Made of acrylic resin, spray-painted gold and clad in a matching gold suit, the Hart statue is Plastic Jesus’s sixth adaptation of his Oscar installation stunt. The sculpture was a collaboration with the Las Vegas-based artist Joshua “Ginger” Monroe, who created the figure’s somewhat frightening head and hands. (It’s not the kind of sculpture you’d want to be alone with in a dark and enclosed space, we’ll say that.)  

Plastic Jesus, Trump December 2020 (2018). Photo courtesy of Plastic Jesus.

Plastic Jesus, Trump December 2020 (2018).
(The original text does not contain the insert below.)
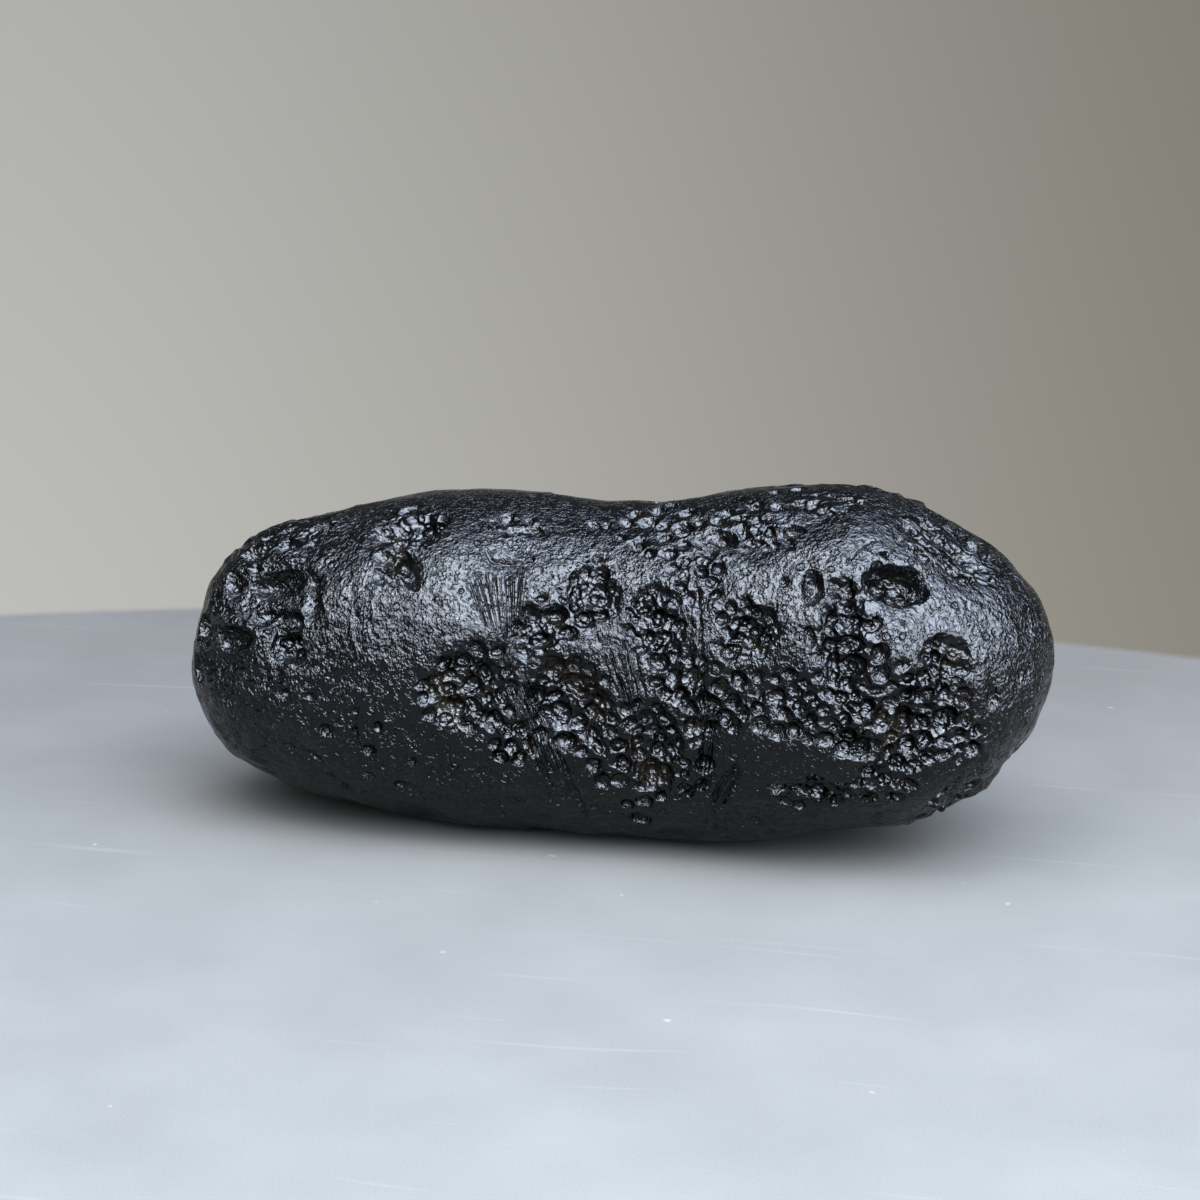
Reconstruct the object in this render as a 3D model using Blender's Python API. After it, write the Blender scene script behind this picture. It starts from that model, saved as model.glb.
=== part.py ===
"""An elongated, slightly waisted tektite: one solid lump of natural black glass lying on its belly.

The stone lies along X. Its broader, higher end is at +X, its pitted show side faces -Y, and +Z is up.
The origin is under the middle of its bounding box, on the surface that it rests on.
"""

import math

import bmesh
import bpy
import numpy as np
from mathutils import Matrix, Vector, noise

MM = 0.001

# Driving dimensions, in metres: the stone's bounding box, and the worn flat that it rests on.
LENGTH = 75.0 * MM
DEPTH = 29.0 * MM
HEIGHT = 31.5 * MM
BELLY_FLAT = 0.42 * MM  # thickness worn off the underside, which leaves a flat about 5 mm wide

# Sections from the narrow end (-X) to the broad end (+X), in millimetres.
# Each is (top x, top z), (bottom x, bottom z), half depth towards -Y, half depth towards +Y.
SECTIONS = [
    ((-37.5, 11.3), (-37.5, 11.3), 0.0, 0.0),
    ((-37.1, 15.4), (-36.0, 8.0), 5.5, 5.3),
    ((-36.0, 19.6), (-34.2, 5.2), 8.1, 7.8),
    ((-34.0, 23.1), (-31.8, 3.5), 10.2, 9.9),
    ((-31.0, 25.3), (-28.9, 2.8), 11.8, 11.5),
    ((-26.9, 26.3), (-25.2, 1.7), 12.9, 12.7),
    ((-22.0, 27.4), (-20.8, 1.0), 13.6, 13.4),
    ((-17.0, 28.7), (-16.0, 0.4), 13.9, 13.8),
    ((-12.0, 29.4), (-11.0, 0.0), 13.8, 13.7),
    ((-6.5, 29.2), (-6.0, 0.0), 13.5, 13.4),
    ((-1.0, 28.9), (-0.5, 0.0), 13.2, 13.2),
    ((4.5, 29.5), (4.5, 0.0), 13.3, 13.3),
    ((10.0, 30.6), (9.5, 0.1), 13.8, 13.8),
    ((15.5, 31.3), (14.5, 1.0), 14.4, 14.3),
    ((20.5, 31.5), (19.5, 2.3), 14.7, 14.5),
    ((25.0, 30.4), (24.3, 2.9), 14.3, 14.0),
    ((28.8, 28.3), (28.6, 3.9), 13.1, 12.8),
    ((32.2, 26.4), (32.1, 6.2), 11.2, 10.9),
    ((35.1, 23.8), (34.8, 9.4), 8.5, 8.3),
    ((36.9, 20.8), (36.6, 12.5), 5.2, 5.1),
    ((37.5, 17.0), (37.5, 17.0), 0.0, 0.0),
]
SECTION_FULLNESS = 0.94  # below 1 fills each ellipse out a little towards a rounded rectangle
RINGS_PER_SECTION = 5
POINTS_PER_RING = 72

# The net of even faces that the hollows are pressed into.
NET_SIZE = 1.42 * MM

# Broad swells and dips of the whole surface: (size of a swell, height), in metres.
SWELLS = [(11.0 * MM, 0.32 * MM), (4.5 * MM, 0.13 * MM)]
SWELL_SHIFT = Vector((3.7, 1.9, 8.2))

# Hollows. "Along" and "up" place the centre as seen from that side, in millimetres: on the front and back
# they are x and z, and on the top and underside x and y. Length, width and depth are in millimetres, and
# turn is the angle of the length from +X, in degrees.
# side, along, up, length, width, turn, depth
HOLLOWS = [
    ("front", -30.0, 24.4, 5.2, 3.4, 10, 0.8),
    ("front", -25.8, 22.6, 6.0, 3.4, 10, 0.8),
    ("front", -29.4, 20.8, 5.0, 3.8, -20, 0.6),
    ("front", -26.6, 19.2, 5.0, 3.6, 60, 0.6),
    ("front", -31.6, 16.2, 6.0, 3.6, 60, 0.7),
    ("front", -19.6, 9.8, 5.0, 3.2, -30, 0.4),
    ("front", -16.9, 27.2, 5.8, 3.4, 5, 0.9),
    ("front", -16.4, 24.9, 5.2, 2.4, -60, 0.9),
    ("front", -7.5, 25.8, 4.6, 2.6, 0, 0.4),
    ("front", -10.6, 15.6, 6.4, 4.8, 30, 0.6),
    ("front", -1.6, 14.6, 10.5, 8.0, -40, 0.7),
    ("front", -0.6, 23.6, 4.8, 4.6, 0, 0.7),
    ("front", -4.2, 20.4, 5.2, 3.4, 50, 0.6),
    ("front", 6.3, 20.0, 8.0, 4.8, 85, 0.7),
    ("front", 6.5, 10.6, 6.0, 4.4, 100, 0.5),
    ("front", 12.7, 21.8, 4.8, 4.6, 0, 0.8),
    ("front", 12.6, 28.2, 6.4, 4.0, 10, 0.8),
    ("front", 10.4, 11.0, 14.0, 2.4, 88, 0.6),
    ("front", 17.2, 29.9, 5.6, 2.8, 5, 0.6),
    ("front", 18.1, 25.2, 4.2, 2.4, 85, 0.9),
    ("front", 24.6, 25.7, 5.6, 3.4, -10, 1.2),
    ("front", 21.2, 19.4, 9.0, 3.8, 105, 0.8),
    ("front", 15.4, 16.8, 7.5, 4.0, 10, 0.6),
    ("front", 26.4, 15.0, 11.0, 7.5, 70, 0.8),
    ("front", 31.4, 14.6, 4.2, 2.8, 80, 0.6),
    ("front", 18.4, 7.8, 7.0, 3.0, 5, 0.6),
    ("front", 29.4, 26.2, 7.0, 3.2, -30, 0.8),
    ("back", -27.0, 17.5, 8.5, 5.5, 30, 0.9),
    ("back", -14.0, 21.0, 6.0, 4.2, -15, 0.7),
    ("back", -9.0, 12.0, 9.5, 6.5, 15, 0.8),
    ("back", 3.5, 19.0, 5.2, 4.6, 0, 0.8),
    ("back", 8.0, 9.0, 11.0, 3.6, 75, 0.7),
    ("back", 18.0, 22.5, 7.5, 5.0, -35, 1.0),
    ("back", 22.5, 13.0, 9.0, 7.0, 20, 0.8),
    ("back", 31.0, 18.0, 4.6, 3.4, 60, 0.7),
    ("top", -24.0, 3.5, 6.5, 4.0, 20, 0.7),
    ("top", -8.0, 6.0, 5.0, 3.4, -30, 0.6),
    ("top", 3.5, 2.0, 8.0, 3.6, 82, 0.5),
    ("top", 20.0, 5.5, 6.0, 4.4, 15, 0.8),
    ("top", 29.6, 1.0, 6.6, 3.2, 75, 0.8),
    ("underside", -27.0, 2.0, 7.0, 5.0, 10, 0.8),
    ("underside", -15.0, -7.5, 6.0, 4.0, -20, 0.6),
    ("underside", 5.0, 8.0, 7.0, 4.4, 25, 0.7),
    ("underside", 20.5, -2.0, 8.0, 5.4, -10, 0.8),
]

# For each side: the direction out of it, the direction called "along", and the one called "up".
SIDES = {
    "front": (Vector((0, -1, 0)), Vector((1, 0, 0)), Vector((0, 0, 1))),
    "back": (Vector((0, 1, 0)), Vector((1, 0, 0)), Vector((0, 0, 1))),
    "top": (Vector((0, 0, 1)), Vector((1, 0, 0)), Vector((0, 1, 0))),
    "underside": (Vector((0, 0, -1)), Vector((1, 0, 0)), Vector((0, 1, 0))),
}

BLACK_GLASS = (0.012, 0.012, 0.013, 1.0)
GLASS_ROUGHNESS = 0.3


def clear_scene():
    for obj in list(bpy.data.objects):
        bpy.data.objects.remove(obj)


def across_tip(row):
    """The section next to a tip, turned over, as if the body went on through the tip and out of its other side."""
    return np.array([*row[2:4], *row[0:2], -row[4], -row[5]])


def section_numbers():
    """The sections as rows of numbers, in metres, with one more past each tip, so that the ends come out round."""
    rows = np.array([[*top, *bottom, front, back] for top, bottom, front, back in SECTIONS]) * MM
    return np.vstack([across_tip(rows[1]), rows, across_tip(rows[-2])])


def smooth_section(rows, span, share):
    """The Catmull-Rom blend of the sections around span, at share of the way along it."""
    before, start, end, after = rows[span : span + 4]
    t = share
    return 0.5 * (
        2 * start
        + (end - before) * t
        + (2 * before - 5 * start + 4 * end - after) * t**2
        + (3 * start - before - 3 * end + after) * t**3
    )


def ring_points(section):
    """The closed curve of one section: an ellipse through its top, front, bottom and back points."""
    top = Vector((section[0], 0, section[1]))
    bottom = Vector((section[2], 0, section[3]))
    middle, rise = (top + bottom) / 2, (top - bottom) / 2
    points = []
    for i in range(POINTS_PER_RING):
        angle = math.tau * i / POINTS_PER_RING
        across, upward = (
            math.copysign(abs(v) ** SECTION_FULLNESS, v) for v in (math.cos(angle), math.sin(angle))
        )
        reach = section[4] if across > 0 else section[5]
        points.append(middle + rise * upward + Vector((0, -across * reach, 0)))
    return points


def loft_body():
    """The smooth body: a tip, rings along the length, and the other tip."""
    rows = section_numbers()
    bm = bmesh.new()
    spans = len(SECTIONS) - 1
    shares = [i / RINGS_PER_SECTION for i in range(1, spans * RINGS_PER_SECTION)]
    rings = [
        [bm.verts.new(p) for p in ring_points(smooth_section(rows, int(s), s % 1))] for s in shares
    ]
    for ring, following in zip(rings, rings[1:]):
        for i in range(POINTS_PER_RING):
            j = (i + 1) % POINTS_PER_RING
            bm.faces.new((ring[i], ring[j], following[j], following[i]))
    for ring, section in ((rings[0], SECTIONS[0]), (rings[-1], SECTIONS[-1])):
        (x, z), *_ = section
        tip = bm.verts.new((x * MM, 0, z * MM))
        for i in range(POINTS_PER_RING):
            bm.faces.new((tip, ring[i], ring[(i + 1) % POINTS_PER_RING]))
    bmesh.ops.recalc_face_normals(bm, faces=bm.faces)
    mesh = bpy.data.meshes.new("tektite")
    bm.to_mesh(mesh)
    bm.free()
    obj = bpy.data.objects.new("tektite", mesh)
    bpy.context.scene.collection.objects.link(obj)
    return obj


def even_net(obj):
    """Rebuilds the surface as a net of faces of one size."""
    remesh = obj.modifiers.new("even net", "REMESH")
    remesh.mode = "VOXEL"
    remesh.voxel_size = NET_SIZE
    bpy.context.view_layer.objects.active = obj
    bpy.ops.object.modifier_apply(modifier=remesh.name)


def swell(obj):
    """Raises and lowers the surface along its normals in broad, soft waves."""
    normals = [v.normal.copy() for v in obj.data.vertices]
    for vertex, normal in zip(obj.data.vertices, normals):
        at = vertex.co.copy()
        for size, height in SWELLS:
            vertex.co += normal * height * noise.noise(at / size + SWELL_SHIFT)


def press_hollow(obj, side, along, up, length, width, turn, depth):
    """Presses one oval hollow into the surface, deepest in its middle and fading out at its rim."""
    outward, along_axis, up_axis = SIDES[side]
    start = along_axis * along * MM + up_axis * up * MM + outward * LENGTH
    hit, centre, normal, _ = obj.ray_cast(start, -outward)
    if not hit:
        raise ValueError(f"the hollow on the {side} at {along}, {up} misses the stone")
    long_axis = along_axis * math.cos(math.radians(turn)) + up_axis * math.sin(math.radians(turn))
    long_axis = (long_axis - normal * long_axis.dot(normal)).normalized()
    wide_axis = normal.cross(long_axis)
    reach = length * MM / 2
    for vertex in obj.data.vertices:
        offset = vertex.co - centre
        if offset.length > 1.5 * reach:
            continue
        rim_share = math.hypot(
            offset.dot(long_axis) / reach, offset.dot(wide_axis) / (width * MM / 2)
        )
        if rim_share < 1:
            vertex.co -= normal * depth * MM * (1 - rim_share**2) ** 1.5


def wear_belly_flat(obj):
    """Levels the lowest part of the underside, which the stone rests on."""
    lowest = min(v.co.z for v in obj.data.vertices)
    for vertex in obj.data.vertices:
        vertex.co.z = max(vertex.co.z, lowest + BELLY_FLAT)


def fit_to_box(obj):
    """Brings the stone to its driving dimensions, with the origin under the middle of its box."""
    points = np.array([v.co for v in obj.data.vertices])
    low, high = points.min(axis=0), points.max(axis=0)
    stretch = np.array([LENGTH, DEPTH, HEIGHT]) / (high - low)
    origin = Vector(((low[0] + high[0]) / 2, (low[1] + high[1]) / 2, low[2]))
    obj.data.transform(Matrix.Diagonal((*stretch, 1)) @ Matrix.Translation(-origin))


def black_glass():
    material = bpy.data.materials.new("black_glass")
    material.use_nodes = True
    shader = material.node_tree.nodes["Principled BSDF"]
    shader.inputs["Base Color"].default_value = BLACK_GLASS
    shader.inputs["Roughness"].default_value = GLASS_ROUGHNESS
    shader.inputs["Metallic"].default_value = 0.0
    return material


def main():
    clear_scene()
    stone = loft_body()
    even_net(stone)
    swell(stone)
    for hollow in HOLLOWS:
        press_hollow(stone, *hollow)
    wear_belly_flat(stone)
    fit_to_box(stone)
    stone.data.shade_smooth()
    stone.data.materials.append(black_glass())


main()
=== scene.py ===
"""Looks of the tektite: its pitted, flow-lined skin of black glass, on a plain pale table in soft light.

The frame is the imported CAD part: the stone lies along X with its broad end at +X, its show side faces -Y,
and the table is z = 0. Sizes here are millimetres unless a comment says otherwise, and meshes are in metres.
"""

import math

import bmesh
import bpy
import numpy as np
from mathutils import Matrix, Vector
from mathutils.bvhtree import BVHTree


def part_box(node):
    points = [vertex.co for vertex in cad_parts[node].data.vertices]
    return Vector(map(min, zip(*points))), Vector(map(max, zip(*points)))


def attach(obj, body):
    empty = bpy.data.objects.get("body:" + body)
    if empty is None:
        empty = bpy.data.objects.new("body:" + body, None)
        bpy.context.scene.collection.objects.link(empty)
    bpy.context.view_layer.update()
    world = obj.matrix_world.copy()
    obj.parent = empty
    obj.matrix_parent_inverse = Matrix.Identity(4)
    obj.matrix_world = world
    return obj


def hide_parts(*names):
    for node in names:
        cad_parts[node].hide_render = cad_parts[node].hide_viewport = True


MM = 0.001

# The photograph's camera. Pixels are in its 1200 x 1200 frame.
PHOTO_SIZE = 1200
LENS, SENSOR = 85.0, 36.0
DISTANCE = 245.7
STONE_MIDDLE = Vector((0.0, 0.0, 15.7))
STONE_MIDDLE_PIXEL = (616.3, 653.5)
FOCAL_PIXELS = PHOTO_SIZE * LENS / SENSOR

# The stone's mesh: the spacing of its coarse net, how often that is split, and how many triangles are kept,
# in all and on the sides that the photograph doesn't show.
COARSE_NET = 0.9
FINE_LEVELS = 3
MOST_TRIANGLES = 196_000
HIDDEN_TRIANGLES = 72_000
STONE_SEED = 11

# Soft noise: its strength, the size of its waves, and its seed. It warps the places where marks are pressed,
# so that no bowl is a plain oval, and it swells the skin.
WARPS = [(0.09, 0.8, 10), (0.26, 2.6, 20)]
SKIN_WAVES = [(0.16, 5.0, 1), (0.08, 2.4, 2), (0.045, 1.2, 4)]

# Crowded bowls, in pixels: the smallest, and what the largest of a patch measures at least.
SMALLEST_BOWL, LARGE_BOWL = 13, 23
# How often bowls are tried, how rare large ones are, how near two middles may come, as a share of the sum of
# their widths, and how much wider each is pressed, so that neighbours meet in a sharp wall.
CROWD_TRIES, FEW_LARGE, CROWD_SPACING, CROWD_OVERLAP = 9, 1.4, 0.43, 1.12
# Bowls read off the photograph are pressed deeper than they look, because soft light flattens them.
DEEPER = 1.3
# The depth from which a mark counts as wholly deep.
DEEP = 0.8
CREASE_WIDTH, CREASE_DEPTH = 0.7, 0.32
# How far past its corners a fan's pixels are looked for, and how far apart two fans' patterns are.
FAN_MARGIN, FANS_APART = 5, 0.37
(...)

Photo courtesy of Plastic Jesus.

Plastic Jesus is known for skewering Hollywood celebrity, and has a knack for choosing hot-button subjects at carefully calibrated moments when he’s certain they will make headlines. “With Hollywood being the center of media attention, that gives me a certain amount of leverage and fuel,” he told artnet News.

Some of the artist’s past Oscar pieces include a replica of Harvey Weinstein lounging in a robe on a couch (Harvey Weinstein Casting Couch, 2018), an Oscar snorting lines of cocaine (Hollywood’s Best Party, 2015), and a statue of Kanye West posed as Jesus Christ (False Idol). He is also known for defacing President Donald Trump’s Hollywood Walk of Fame star.

After the initial backlash against Hart’s statements in early December, the actor refused to issue an apology. It wasn’t until a few days later that he finally expressed his regrets. (“Once again, Kevin Hart apologizes for his remarks that hurt members of the LGBTQ community. I apologize,” he said on the SiriusXM’s “Straight from The Hart” radio show. He added: “But in the fight for equality, that means that there has to be an acceptance for change. If you don’t want to accept people for their change, then where are you trying to get to the equal part? Where does the equality part come in?”)

Kevin Hart discusses in New York City. Photo by Roy Rochlin/Getty Images.

Plastic Jesus, for one, wasn’t impressed. “His half-hearted apology, or non-apology, was pretty lame really,” said Plastic Jesus. “So I decided to call the new piece Hollow Apology.”

For the first time in nearly three decades, the Academy Awards will not have a host.